A little support goes far:

  • If you love a show, buy a zine, small print, or catalog: even a postcard signals value. Follow the artist and gallery on social media and share a photo (ask first if images are allowed).

If you’re traveling with kids, mention it, many galleries are surprisingly family-friendly and will point you to hands-on studios. And if you’re serious about collecting, say so. You’ll often be shown work in the back room that isn’t on the wall yet.

Suggested Mini-Itineraries For Slow Art Walks

Monti To Esquilino Loop: Crafts, Prints, And Espresso

Start late morning in Monti’s artisan lanes, ducking into a couple of compact galleries focused on material work. Pause for an espresso at a standing bar, then cross toward Esquilino through streets lined with fabric shops. Look for a mezzanine-level project room above a framing store, easy to miss unless you glance up. End at a small photography salon near Piazza Vittorio: flip through photobooks, ask about local printers, and pick up a small edition. You’ll have walked less than a mile but seen three distinct micro-scenes.

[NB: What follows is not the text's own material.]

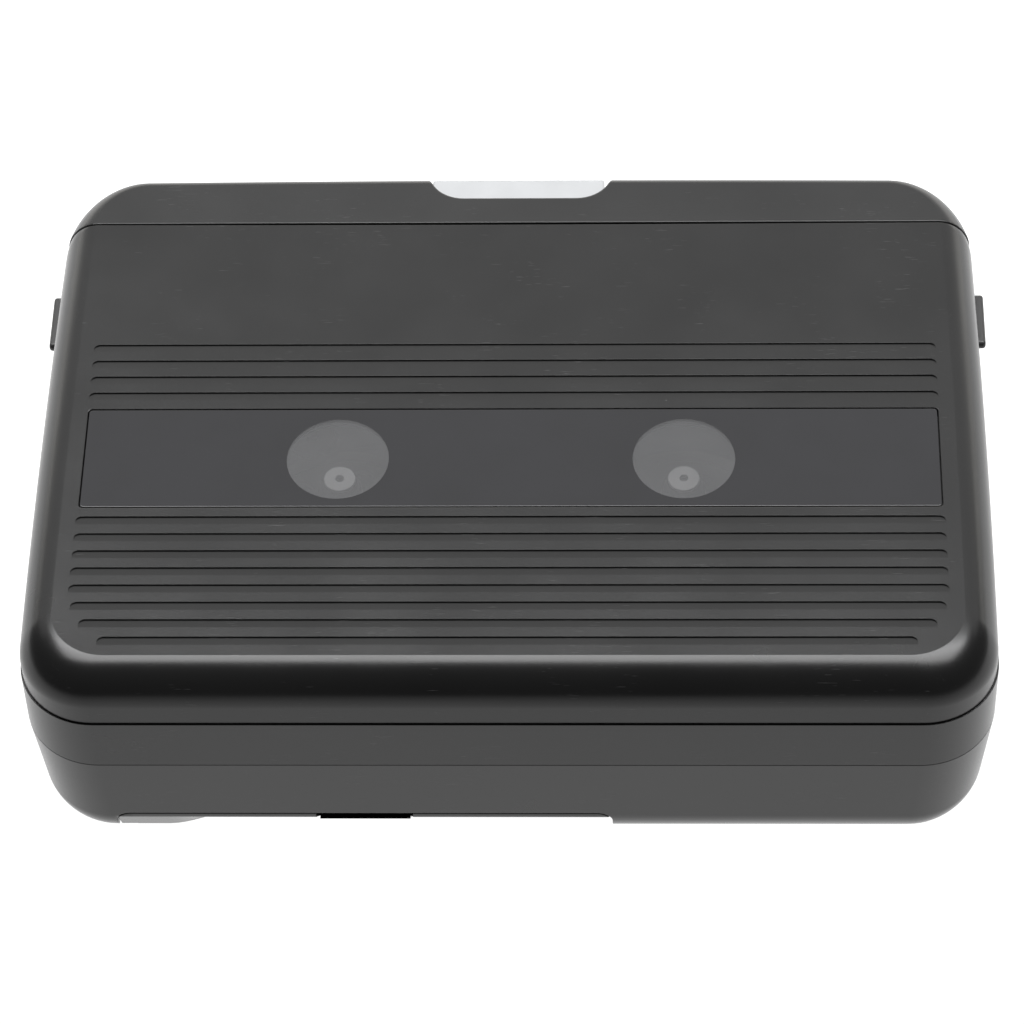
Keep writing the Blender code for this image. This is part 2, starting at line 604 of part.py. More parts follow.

Ostiense To Testaccio Walk: Murals, Studios, And Markets

Begin under the bold murals near the old gasometer, where urban art studios spill color onto the streets. Step into a project space in a former warehouse for video or sound pieces, then follow the tracks toward Testaccio. Grab a late lunch at the market and finish in a two-room gallery championing emerging painters. If it’s an opening night, linger outside with a plastic cup of wine, the conversation is half the show.

Conclusion

Rome’s best kept secrets aren’t hidden to be exclusive, they’re tucked away so you’ll slow down and look. When you choose small galleries with big soul, you get proximity: to the work, the maker, and the city’s living culture. Pick a neighborhood, follow a hunch, and ring the bell. Rome will open the door.